I think I found out what is the exact problem. When I specify an :out when spawning the process, if the JSON returned is big (132648 length) it won't let the Ruby to read it. So when doing:

reader, writer = IO.pipe
pid = Process.spawn("phantomjs",
                    "script.js",
                    :out => writer
                    )
Timeout.timeout(100) do
  Process.wait(pid)
  writer.close
  output = reader.read
  json_output = JSON.parse(output)
end

It won't work.

But if I let PhantomJS to just write to its standard stdout, it will output the JSON correctly. So, doing:

reader, writer = IO.pipe
pid = Process.spawn("phantomjs",
                    "script.js"
                    )
Timeout.timeout(100) do
  Process.wait(pid)
  writer.close
  output = reader.read
  json_output = JSON.parse(output)
end

Will output the results in the terminal correctly. So I believe the problem is that somehow for big JSON it doesn't write correctly, or the Ruby reader doesn't know how to read it.

Solution

I suspect the problem isn't Ruby, but either how or when you're reading.

It could be that PhantomJS hasn't finished sending the output before you read, leading to a partial response. Try routing the output to a file to determine its size in bytes. That will tell you whether PhantomJS is completing its task and closing the JSON correctly, and will let you know how many bytes you can expect to see in the buffer.

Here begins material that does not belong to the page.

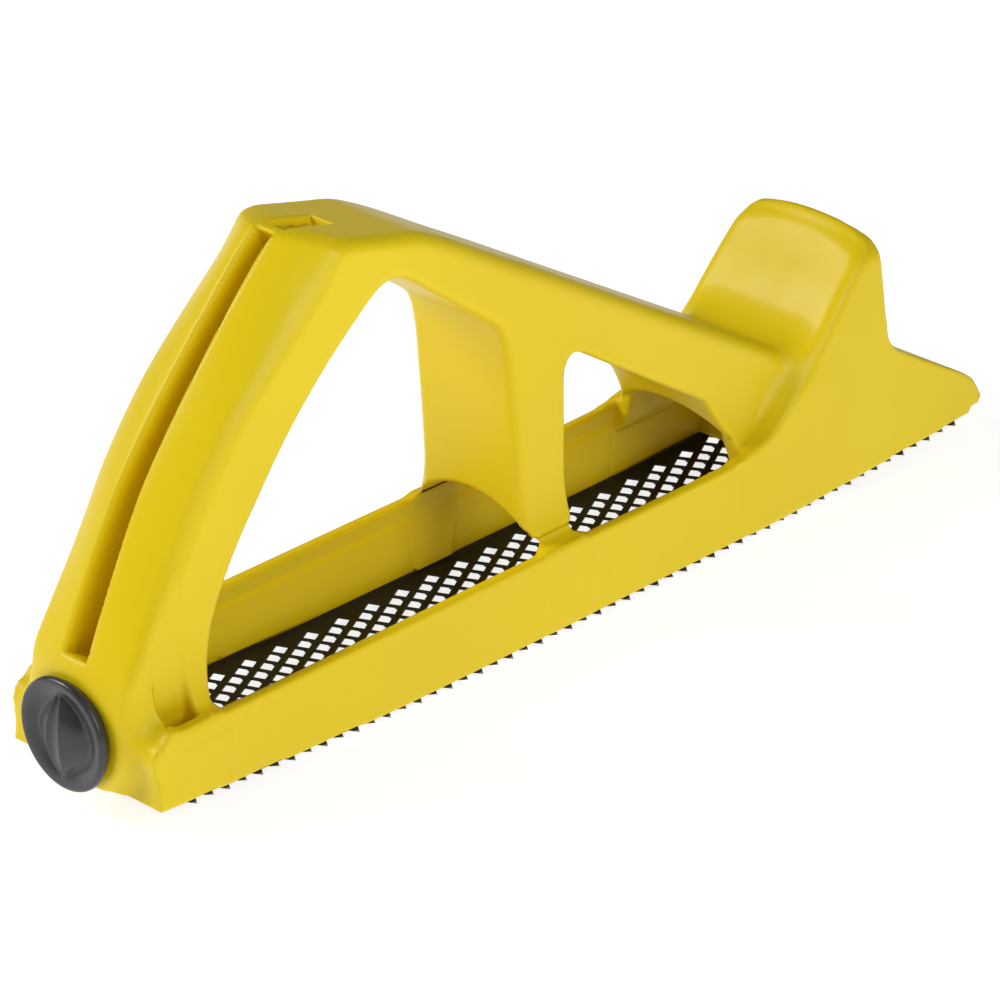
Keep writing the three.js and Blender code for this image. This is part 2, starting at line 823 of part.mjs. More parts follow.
// Fixed hook: a leaf under the nose, bent down into a lug in the blade's front slot
function noseHook() {
  const under = hookLeafHeight - hookPlate;
  const leaf = block(noseHookRear, noseLugFront, hookWidth / 2, under, hookLeafHeight);
  const tip = toothHeight + camber(noseLugFront);
  const lug = block(noseLugFront - hookPlate, noseLugFront, lugWidth / 2, tip, hookLeafHeight);
  const hole = upright(noseScrewAt, under - overrun, hookLeafHeight + overrun,
    smallScrewRadius + gap);
  return leaf.add(lug).subtract(hole);
}

function noseScrew() {
  const under = hookLeafHeight - hookPlate - gap;
  const profile = [
    [0, under - smallScrewHeadHeight], [smallScrewHead, under - smallScrewHeadHeight],
    [smallScrewHead, under], [smallScrewRadius, under],
    [smallScrewRadius, hookLeafHeight + smallScrewGrip], [0, hookLeafHeight + smallScrewGrip],
  ];
  const geometry = new THREE.LatheGeometry(profile.map(([r, z]) => new THREE.Vector2(r, z)), 20);
  geometry.rotateX(Math.PI / 2);
  geometry.translate(noseScrewAt, 0, 0);
  return toSolid(geometry);
}

// The finished model stands with its middle over the origin
const group = new THREE.Group();
const knobFace = knobBack - knobRim - gripBarRise;
group.position.x = -(bodyLength + knobFace) / 2;

function addPiece(name, solid, color, roughness, metalness) {
  const material = new THREE.MeshStandardMaterial({ color, roughness, metalness });
  const mesh = new THREE.Mesh(toGeometry(solid), material);
  mesh.name = name;
  group.add(mesh);
}

const yellow = 0xe8c90f;
const black = 0x2e2e30;
const hardened = 0x17171b;
const zinc = 0xb9bcc0;
const clipFrom = rearWall + gap;
const washerFrom = hubFace + gap;

addPiece('body', body(), yellow, 0.45, 0);
addPiece('blade', blade(), hardened, 0.4, 0.8);
addPiece('knob', knob(), black, 0.3, 0);
addPiece('tension_screw', tensionScrew(), zinc, 0.35, 1);
addPiece('thrust_washer', ring(washerFrom, washerFrom + washerThickness, washerRadius,
  screwRadius + gap), zinc, 0.35, 1);
addPiece('screw_clip', ring(clipFrom, clipFrom + clipThickness, clipRadius,
  screwRadius + gap, 24), zinc, 0.35, 1);
addPiece('tension_hook', tensionHook(), zinc, 0.35, 1);
addPiece('tension_nut', tensionNut(), zinc, 0.35, 1);
addPiece('nose_hook', noseHook(), zinc, 0.35, 1);
addPiece('nose_screw', noseScrew(), zinc, 0.35, 1);

export default group;
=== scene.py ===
import bpy
import numpy as np
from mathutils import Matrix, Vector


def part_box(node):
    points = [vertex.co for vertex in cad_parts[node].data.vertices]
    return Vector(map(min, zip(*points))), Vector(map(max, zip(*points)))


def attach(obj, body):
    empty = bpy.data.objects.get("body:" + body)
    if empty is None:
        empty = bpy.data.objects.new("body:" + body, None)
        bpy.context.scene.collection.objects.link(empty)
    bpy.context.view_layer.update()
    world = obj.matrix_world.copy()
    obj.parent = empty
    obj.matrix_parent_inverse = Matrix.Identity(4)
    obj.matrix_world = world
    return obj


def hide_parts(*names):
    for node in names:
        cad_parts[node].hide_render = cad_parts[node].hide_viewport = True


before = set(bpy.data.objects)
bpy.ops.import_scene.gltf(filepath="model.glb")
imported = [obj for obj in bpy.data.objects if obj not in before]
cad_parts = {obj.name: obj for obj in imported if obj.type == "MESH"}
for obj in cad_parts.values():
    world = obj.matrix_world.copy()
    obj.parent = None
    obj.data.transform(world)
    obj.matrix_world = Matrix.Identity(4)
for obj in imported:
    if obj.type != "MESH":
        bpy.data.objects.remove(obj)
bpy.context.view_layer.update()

# The body
# One moulding in yellow plastic, about 3 mm thick, with drafted sides and round edges.
# It is described as a distance in millimetres from the heel and skinned with even quads.
collar_back = 4.7
collar_radius = 13.6
body_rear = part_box("body")[0].x + collar_back / 1000
side_half = 23.0
side_draft = 0.061
wall = 3.0
rim_height = 21.2
grip_half = 15.0
horn_height = 61.0
hook_room_half = 7.3
screw_height = 18.0
sole_height = 2.3
sole_rise = 3.6
sole_middle = 129.0
sole_flat = 0.3
skin_pitch = 0.95

# Outlines in the side view, as x and z before their corners are eased
outer_line = [
    (0, -4), (0, 3), (-0.2, 8), (-1.6, 14), (-3.3, 21), (-4.5, 27.5), (-4.6, 31), (-3.7, 34.6),
    (0.3, 43.8), (4.7, 52.8), (9.2, 61), (14, 68.8), (22, 79.2), (30, 88.6), (37.2, 96.8),
    (44.3, 104.4), (48, 108), (50.6, 110.2), (52.6, 110.9), (56.5, 110.7), (61, 109.7),
    (68.5, 107.7), (76, 105.8), (81.5, 104.5), (86, 102.7), (91.5, 99.9), (97, 96.8), (108.5, 90),
    (120, 83.4), (139.5, 71.9), (159, 60.4), (178, 49.2), (187, 43.9), (196, 38.7), (206, 33),
    (206, -4), (150, -4), (100, -4), (50, -4)]
hand_line = [
    (17.4, 12), (17.5, 19), (18.8, 25.7), (20.1, 32), (21.9, 38.4), (24.5, 44.2), (27.7, 49.9),
    (31.4, 55.4), (35.4, 60.7), (39.4, 66.1), (43.6, 71.3), (47.9, 76.1), (52.4, 80.6),
    (57.3, 85.2), (62.5, 89.5), (67.3, 93.3), (71.3, 95.7), (75.6, 96.2), (79.9, 94.1),
    (85.5, 89.9), (91.5, 85.4), (97.6, 80.9), (103.2, 76.7), (105.5, 74.4), (107.1, 70.4),
    (108.2, 63.5), (108.9, 54.4), (109.6, 45.3), (110.1, 35.8), (110.6, 26.3), (110.8, 15),
    (110.8, -8), (80, -8), (50, -8), (17.4, -8)]
window_line = [
    (125.1, -8), (125.1, 12), (125.1, 30), (125.1, 45), (125.1, 55.4), (125.4, 58.8),
    (127, 61), (130.2, 60.7), (138.4, 55.4), (146.5, 50.2), (154.5, 45), (161.7, 40.4),
    (168.3, 36.1), (170.2, 34), (171.8, 31.3), (173.7, 28), (175.6, 24), (176.6, 19),
    (176.6, 8), (176.6, -8), (160, -8), (142, -8)]
wall_line = [
    (0, -4), (0, 8), (0, 17.4), (0.9, 19.2), (3, 21.2), (9, 21.2), (60, 21.2), (120, 21.2),
    (178, 21.2), (196, 26.4), (214, 31.6), (221, 33.2), (226.4, 31.4), (231.8, 28.1),
    (237.2, 24.9), (244.3, 20.7), (251.4, 16.5), (254.9, 13.8), (256.7, 11), (257.9, 8.2),
    (256.9, 6.9), (253.4, 6.1), (252.8, 0), (252.8, -4), (180, -4), (120, -4), (60, -4)]
horn_line = [
    (172, -4), (172, 12), (172.4, 20), (176, 21.3), (181.5, 22.2), (184.8, 23.5), (187.8, 25.5),
    (190.6, 28), (193.3, 30.8), (199.5, 37.1), (204.3, 42.7), (209.2, 48.4), (213.6, 53),
    (216.4, 56), (219, 58.9), (220.6, 60.9), (222.4, 61.6), (223.2, 60), (223.6, 56),
    (223.9, 52), (224.3, 47.6), (224.7, 43.3), (225.1, 39), (225.6, 35), (226, 28), (226, 12),
    (226, -4), (200, -4)]
hollow_line = [
    (222, -20), (222, -4), (222, 14), (222, 30), (221.4, 42), (219.8, 48), (217.6, 50.4),
    (214.6, 49), (210.6, 44.6), (205.4, 38.8), (199, 32.4), (191.7, 25.6), (188, 23.6),
    (187, 29), (186, 36), (160, 40), (100, 40), (40, 40), (20.4, 40), (18.6, 38), (18.6, 24),
    (18.6, -4), (18.6, -20), (70, -20), (120, -20), (170, -20)]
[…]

...what about the pipe that connects Ruby and the spawned process. Where can I find what limits the buffer has?

Digging around in the dark corners of my memory to root out how this'd work...

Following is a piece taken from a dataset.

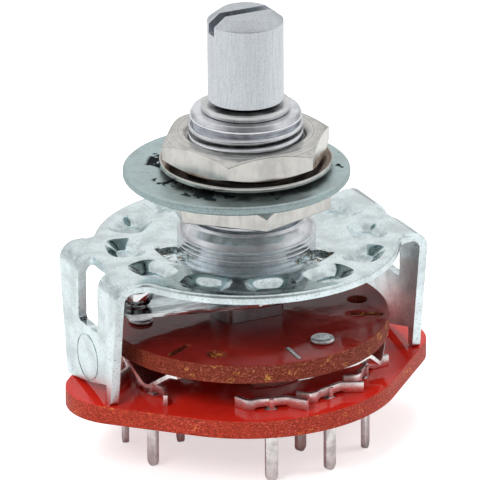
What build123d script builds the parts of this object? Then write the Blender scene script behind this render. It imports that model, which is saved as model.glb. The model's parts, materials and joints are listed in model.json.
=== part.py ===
from build123d import *

import math
import os

# Rotary pickup selector: three poles, three ways, open frame.
# All sizes in millimetres. Z runs up the shaft, X runs from leg to leg, and the
# origin is on the shaft's axis at the top face of the index plate.

OVER = 1.0                 # a cutting shape reaches this far past what it cuts

# ---- index plate: one stamping with two bent legs ----
SHEET = 0.7                # thickness of the zinc-plated sheet
PLATE_R = 12.08            # radius of the round plate
PLATE_EDGE_R = 0.28        # rolled upper edge of the plate
WELL_R = 6.9               # flat floor of the shallow well round the bushing
WELL_SLOPE = 0.8           # radial width of the well's sloping side
WELL_DEPTH = 0.25
LEG_BEYOND = 1.52          # outer face of a leg beyond the plate's rim
LEG_BEND = 1.5             # outside radius of the bend
LEG_ROOT_HALF = 5.45       # half width of a leg where it leaves the plate
LEG_FOOT_HALF = 4.0        # half width of a leg at its foot
LEG_SHIFT = 0.5            # the legs stand this far towards +Y
LEG_NECK_R = 1.2           # inside corner between a leg's root and the round plate
WINDOW_HALF = 1.75         # half width of the window in a leg
WINDOW_REACH = 1.25        # length of the window on the plate's face
WINDOW_BOTTOM = -5.15
WINDOW_CORNER = 0.35
HEEL_FLAT = 0.9            # part of the foot that rests on the stator wafer
TOE_WIDTH = 0.7            # narrow toe at the other corner of each leg
TOE_ROUND = 0.33
ARCH_RISE = 0.75           # height of the arch at its middle
ARCH_MIDDLE = 4.5          # from the heel's corner to the middle of the arch
ARCH_TOP = 1.55            # height of the arch where it meets the toe
BOSS_R = 1.95              # round coined mark low on the leg
BOSS_SHIFT = 0.15          # the mark's centre off the leg's middle
BOSS_Z = -7.8
BOSS_LINE = 0.16           # width and depth of the coined line
BOSS_LINE_DEPTH = 0.1

# ---- detent hollows ----
DETENTS = 12
DETENT_R = 9.7             # pitch radius of the hollows
DETENT_LONG = 3.6          # along the circle
DETENT_WIDE = 3.0          # along the radius
DETENT_FLOOR_LONG = 1.0
DETENT_FLOOR_WIDE = 1.1
DETENT_DEPTH = 0.5         # depth of the hollow in the top face
DETENT_BUMP = 0.4          # height of the bump below the plate
DETENT_RIM_ROUND = 1.1     # corner radius of the hollow's rim
DETENT_ROUND = 0.3         # corner radius of the hollow's floor

# ---- staking pockets round the bushing ----
POCKETS = 3
POCKET_R = 6.4
POCKET_WIDE = 2.0
POCKET_LONG = 3.3
POCKET_DEPTH = 0.3
POCKET_ROUND = 0.5

# ---- bushing ----
THREAD_R = 4.5             # M9 thread, crest radius
BUSHING_TOP = 11.0
BUSHING_BORE_R = 3.05
BUSHING_CHAMFER = 0.5
COLLAR_R = 5.47
COLLAR_TOP = 2.2
COLLAR_EDGE = 0.4
COLLAR_LINE = 0.08         # fine turned groove low on the collar
COLLAR_LINE_Z = 0.6
SPIGOT_R = 4.6             # part of the bushing inside the plate's hole
SPIGOT_GAP = 0.02
PEEN_R = 5.3               # turned-over rim below the plate
PEEN_HEIGHT = 0.35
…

This should be reasonably accurate from what I remember: The TCP/IP stack will buffer incoming data until its buffer is full, then it will tell the sending side to stop. Once the buffer is clear, because the script has read the buffer, the sender is told to resume sending. So, even if there are multiple GB of data pending, it won't all be sent at once unless the script is reading continuously from the buffer to keep it clear.

When the script does a read, read doesn't grab only what's in the buffer, it wants to see an EOF, and it shouldn't see that until the TCP/IP session thinks it's received everything from the sender and the session/connection closes. The Ruby I/O sub-system and the TCP/IP sub-system read the data in chunks received from the sender, and store it in the variable. In other words, your script should pause and wait until all the data is transferred, then continue, since read is a blocking action.

There are different ways of handling I/O. You're slurping the data, which is what we call it when we read everything in step. That's not scalable, because, if the incoming data is larger than Ruby's string can store, you've got a problem. Possibly you should be doing incremental reads, then storing the data in a temporary file, then stream that into the JSON parser using something like YAJL, but the first step is to determine whether you're actually getting the complete JSON string.

An alternate way of dealing with the problem is to request smaller sets of data, then reassemble them in your script. Just as requesting every record from a database via SQL is a bad idea, because it isn't scalable and beats up the DBM, maybe you should request your JSON data in pages or blocks, and only process the immediately necessary results.

This might be it...

@pid = Process.spawn("phantomjs",
                       "myparser.js",
                       :out => pipe_cmd_out, :err => pipe_cmd_out
                      )
  Timeout.timeout(400) do
    Process.wait(@pid)
    pipe_cmd_out.close
    output = pipe_cmd_in.read
    return JSON.parse(output)
  end

The STDOUT and STDERR of PhantomJS is being assigned to pipe_cmd_out, but you close that stream with pipe_cmd_out.close, then try to read pipe_cmd_in which isn't defined. That all seems wrong. I think you should do a pipe_cmd_in.close then pipe_cmd_out.read:

@pid = Process.spawn(
  "phantomjs",
  "myparser.js",
  :in => pipe_cmd_in,
  :out => pipe_cmd_out, 
  :err => pipe_cmd_out
)
Timeout.timeout(400) do
  pipe_cmd_in.close
  Process.wait(@pid)
  output = pipe_cmd_out.read
  return JSON.parse(output)
end

Be careful trying to parse the STDERR output though. It's likely to not be JSON, and will cause an exception when the parser throws up.

We close the output of our script/the input to the command-line application, because a lot of command-line tools that read input from STDIN will hang until their STDIN is closed. That's what pip_cmd_in.close will do, it closes PhantomJS's STDIN and signals to it that it should begin processing. Then, when it outputs to its STDOUT, your script should see that via the stream available in pipe_cmd_out.

And, rather than double up the output for STDOUT and STDERR into one variable, I'd probably use:

@pid = Process.spawn(
  "phantomjs",
  "myparser.js",
  :in => pipe_cmd_in,
  :out => pipe_cmd_out, 
  :err => pipe_cmd_err
)
Timeout.timeout(400) do
  pipe_cmd_in.close
  Process.wait(@pid)
  output = pipe_cmd_out.read
  if output.empty?
    pipe_cmd_err
  else
    JSON.parse(output)
  end
end

The code that calls the above code would need to sense whether the return value was a String or an Array or a Hash. If it's the first an error occurred. If it's one of the later two it was successful and you can iterate over them.